Think about it. The gods can make choices; they can fight and have dalliances with other gods; they can watch the goings on on Earth and can manipulate things, but because they’re immortal, they’re really in need of nothing. They can always push the reset button on their eternal lives. Nothing is at stake for them. Like video gamers, they can walk away from the carnage or amors on their perceptual “screens,” go have a sandwich, run to the toilet. They’re gods. They’ve got it good.
By contrast, animals are mortal. They don’t model the future in their heads like gods, nor do they make choices based on those models. They run on instinct. They don’t even know they’ll die. If they experience stress or anxiety, it’s in the moment, not in anticipation of the future.
Humans are very different from either gods or animals, but they also share traits with them. Humans are amphibians. Like gods, they can model and anticipate the future and make choices; like animals, they’re mortal. This combination means that everything is at stake for humans. Our choices matter.
Which means we can be heroes. Gods can’t be heroes, nor can animals, but we can. Hercules was a mortal–and a hero. The three hundred Spartans at Thermopylae were heroes. Antigone in Sophocles’s play is a hero.
A hero rises to his or her existential occasion–and achieves immortality through fame.
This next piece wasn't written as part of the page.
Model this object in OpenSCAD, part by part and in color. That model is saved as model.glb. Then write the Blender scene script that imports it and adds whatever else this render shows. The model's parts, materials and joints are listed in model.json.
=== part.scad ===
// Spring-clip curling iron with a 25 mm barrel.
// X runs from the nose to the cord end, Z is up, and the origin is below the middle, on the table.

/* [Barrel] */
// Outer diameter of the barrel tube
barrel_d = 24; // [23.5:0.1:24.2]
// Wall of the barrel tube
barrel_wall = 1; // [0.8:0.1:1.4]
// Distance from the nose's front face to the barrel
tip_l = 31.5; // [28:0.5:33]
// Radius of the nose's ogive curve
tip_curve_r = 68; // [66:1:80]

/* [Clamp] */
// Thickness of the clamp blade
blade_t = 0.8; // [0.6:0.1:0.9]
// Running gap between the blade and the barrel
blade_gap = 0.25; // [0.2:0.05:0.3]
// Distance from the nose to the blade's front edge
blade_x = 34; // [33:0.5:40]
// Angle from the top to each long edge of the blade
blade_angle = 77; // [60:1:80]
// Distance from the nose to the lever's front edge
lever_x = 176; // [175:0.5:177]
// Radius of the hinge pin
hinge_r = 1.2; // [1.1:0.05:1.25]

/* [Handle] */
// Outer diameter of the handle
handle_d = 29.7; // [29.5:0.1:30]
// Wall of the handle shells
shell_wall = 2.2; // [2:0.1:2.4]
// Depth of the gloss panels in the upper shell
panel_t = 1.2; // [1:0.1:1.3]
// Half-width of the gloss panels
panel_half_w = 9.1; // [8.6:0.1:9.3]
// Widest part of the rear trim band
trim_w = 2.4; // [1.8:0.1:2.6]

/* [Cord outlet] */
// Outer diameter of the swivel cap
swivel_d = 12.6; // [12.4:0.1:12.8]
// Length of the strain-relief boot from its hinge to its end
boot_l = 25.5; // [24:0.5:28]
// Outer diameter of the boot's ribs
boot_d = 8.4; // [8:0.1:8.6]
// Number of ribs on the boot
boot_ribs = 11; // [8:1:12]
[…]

So a hero needs an audience. Heroes aren’t off in a corner alone with their creativity, energy, and courage. They’re out in the world; a force of nature against nature. They are players on the stage of life.
This is why Nietzsche pointed us back to the ancient Greeks for our models for living after Darwin and the death of God. The medieval idea of imagining yourself to be immortal (when you die your soul will just ascend to heaven, no big whoop) diminishes what’s at stake in this life and on this planet. Instead, the Greeks had it right. Choose your life and way of death because it matters. Don’t run away from suffering and difficulty, run towards it; work with it. Everything is at stake because you’re a mortal. Perform on the stage well; be brave, energetic, and creative. Hovering between gods and animals, you’re in the sweetest of existential spots. Know you’ll die. Now choose.
With regard to the proto-existentialism of the ancients, I like this passage in Carlin Barton’s Roman Honor: The Fire in the Bones (pg. 32, UC Press 2001):
As the art historian Bettina Bergmann points out, the Romans had a taste for moments of high tension, frozen instants of “explosive emotions,” “excruciating suspended animation,” “moments of decision”: Medea contemplating her children with a dagger in her lap; the sacrificial bull poised to receive the blow of the ax; the wounded gladiator anticipating the death blow; Phaedra clasping her letter to Hippolytus; Helen resisting the blandishments of Paris. Because of their desire to find and express the “truth” of their being in action, the Romans were eager to interpret any and every confrontation as an ordeal, an opportunity for the exercise of will. But there were, in the Roman mind, good contests and bad ones. A good contest obeyed restrictions: it needed to be a) framed and circumscribed within implicit or explicit boundaries accepted by the competitors, b) between relative equals, c) witnessed, and d) strenuous. The context between Mucius and Porsena was a hard but good one. Porsena was the enemy, but, in Livy’s mind, he and Mucius were playing by the same rules. The Etruscan chieftain could recognize Mucius’s gesture and appreciate the courage that it took. Overwhelmed with admiration for Mucius’s act, and for what it told of the Roman spirit, King Porsena freed his mutilated captive, raised the siege, and sought an alliance with the Romans.